Note that specs from ruby/spec are not necessarily representative of general compatibility with the entire Ruby ecosystem, even though they are obviously related. For instance, there might be far more spec examples on a given method than usages in Ruby gems, or the opposite. There are Ruby semantics that are not yet covered in ruby/spec: it is an ongoing effort to improve coverage by the way of contributions to ruby/spec from Ruby implementations and from external contributors.
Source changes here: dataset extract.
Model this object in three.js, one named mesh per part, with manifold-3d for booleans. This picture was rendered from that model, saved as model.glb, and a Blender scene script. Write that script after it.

In general, when an alternative implementation has a bug report, they either ensure there is already a spec or add one so over time the ruby/spec coverage improves.

I took a look at CRuby tests for more context and there are in total 20587 CRuby tests when run on CRuby 2.6.6 locally. TruffleRuby currently runs and passes 10467 CRuby tests in CI. JRuby currently runs and passes 8133 CRuby tests in CI. Opal and Artichoke do not seem to run CRuby tests currently. So it seems clear alternative Ruby implementations focus more on ruby/spec, but also that there are still a lot more CRuby tests they could run. Some CRuby tests are however CRuby-specific and not applicable for any other Ruby implementation.

Conclusion

I am looking forward to Ruby implementations improving their compatibility and passing a higher percentage of ruby/spec. I plan to make such a report again when that happens.

Other Ruby Implementations

I would like to report on other Ruby implementations but currently it seems difficult.

Any help to run ruby/spec on these implementations with the stats formatter or a compatible output is welcome. The stats formatter has a very simple format, it’s a Hash of spec files to number of passing examples as a YAML file:

---
language/some_spec.rb:
  :examples: 10
  :errors: 1
  :failures: 2
  :tagged: 3

Acknowledgments

I used the technique from this blog post to draw the percentage charts.